In her later years, the sculptor Louise Nevelson (1899–1988) was one of the most famous artists of the time, appearing on the covers of Look and The New York Times Magazine. Her extravagant, hieratic appearance in the tradition of Edith Sitwell and Isak Dinesen, with a face like that of an Aztec priestess, was photographed by Vogue. The New Criterion’s founding editor, Hilton Kramer, wrote in Arts Magazine in 1958—the year she became famous with her first large-scale “environment,” Moon Garden Plus One, and Sky Cathedral, her vertical tribute to New York—that her works were “appalling and marvelous, utterly shocking in the way they violate our received ideas on the subject of sculpture and the confusion of genres, yet profoundly exhilarating in the way they open an entire realm of possibility.” Kramer was averse to modish artist gimmicks, and his friendly support for Nevelson over the years bears remembering. Since her death, her popularity has somewhat dipped on the Continent (her last show in France was in 1974) but remains steady in the United States, where Pace Gallery has organized several Nevelson retrospectives since the 1960s, including an exhibition reviewed in these pages last year.
For many visitors, “Louise Nevelson: Mrs. N’s Palace” will be a revelation. Its title comes from Nevelson’s last—and only intact—monumental “environment,” donated by the artist to the Metropolitan Museum of Art. “Mrs. N” was how the artist’s neighbors in New York’s Little Italy addressed her.

Louise Nevelson was born Leah Berliawsky in 1899 to Jewish parents in the Kyiv region, then part of the Russian Empire. Fearing pogroms, in 1905 her family immigrated to Rockland, Maine, and Leah became Louise. Decades later, when asked about her habit of finding wood and other materials in the streets to be recycled into sculptures, Nevelson joked that she came from the Old World, where it was assumed that the streets of the New were paved with gold.
In 1920, obeying her parents’ wishes, she married the well-off Charles Nevelson and had a son, Myron Irving Nevelson (better known as Mike), who, though estranged in adulthood from his mother, also became a sculptor. The young family moved to New York, which to Louise was “an immense sculpture.” There, she studied singing with the retired soprano Estelle Liebling and took classes in drawing, painting, and sculpture at the Art Students League. Her in-laws were unhappy about her artistic pursuits. Louise said later that the Nevelsons were the kind of cultured people who revered Beethoven but did not want a Beethoven in their family. She had her own way, studying drama at the International Theatre Arts Institute in Brooklyn and practicing eurythmy, a form of free dance associated with anthroposophy, with Ellen Kearns, whom she met through Diego Rivera and his wife Frida Kahlo in New York in 1933. The first part of the exhibition explores how Nevelson used her theatrical interests in her intensely dramatic sculptures.

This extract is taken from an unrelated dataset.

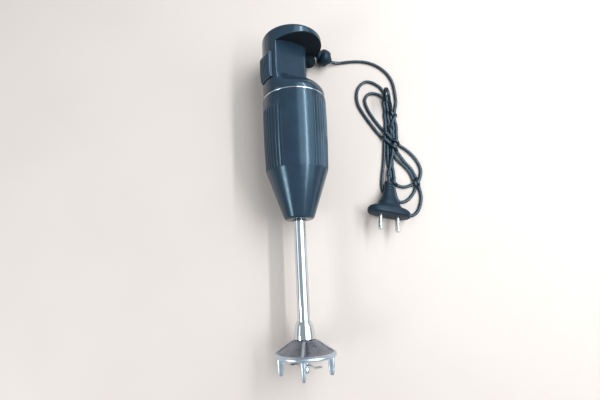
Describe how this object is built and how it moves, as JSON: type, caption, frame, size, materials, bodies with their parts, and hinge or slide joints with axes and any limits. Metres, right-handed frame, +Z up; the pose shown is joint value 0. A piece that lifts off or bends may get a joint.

In 1931, she left her husband and packed off her son to her parents in Maine so that she could study Cubism in Munich. Four years later, back in New York, the New Deal’s Works Progress Administration gave her a living space and a shared studio. In 1941, Karl Nierendorf, who also exhibited Paul Klee, Otto Dix, and Wassily Kandinsky, organized her first solo show at his gallery. Although she felt most at home in New York because of the city’s endemic chaos, Mexico, with its Mayan sites in the Yucatan, was for her “a world of geometry and magic” and had a strong effect on her art. In addition to her sculptures, she created collages and enigmatic pictures on paper that betray a Surrealist influence, such as The Magic Garden (1953–55), which features mysterious floating figures and uncanny expressions. In the same period, she made Goddess from the Great Beyond. An angular face stares out at the viewer, while the fluid outlines of the rest of the body seem to contain a dark sky dotted with isolated stars. These etchings resemble a child’s deranged dreams. In 1956, the Brooklyn Museum bought her First Personage, a large, vertical black slab that is sleek on one side but has spikes coming out from the other. Nevelson called the work her autobiography, although to a less attuned viewer it might seem more like a life-size turnstile. A picture of Nevelson standing next to the sculpture reveals a challenging kind of beauty reminiscent of Greta Garbo. By 1958, Nevelson’s works were being exhibited not only in New York but also in Paris, at the Galerie Jeanne Bucher.

Most of her statues were made of wood painted black, which was her favorite color. Tropical Gardens II (1957), which formed part of Moon Garden Plus One, looks like a bunch of joined elongated boxes reminiscent of skyscrapers. It is unfortunate that the environment was dismantled, since the various parts were designed to complement each other in a kind of dance. After the darkness of night comes morning’s light, and 1959 brought Nevelson’s first white environment in Dawn’s Wedding Feast, which resembles an immense, intricate timekeeping mechanism.
The Royal Tides (1961–63) and An American Tribute to the British People (1960–65) are for me the most impressive pieces in the exhibition, perhaps stemming from my belief in the importance of the union between the English-speaking peoples. Both works are painted in gold, a color Nevelson valued for its earthy origins. On first seeing An American Tribute to the British People, I mistook it for a great pipe organ. It turns out that Nevelson herself acknowledged the influence of Bach’s fugues on her work. This skillfully designed exhibition provides a fascinating overview of a highly original artist. Bring a folding chair, because these sculptures are worth taking in at leisure.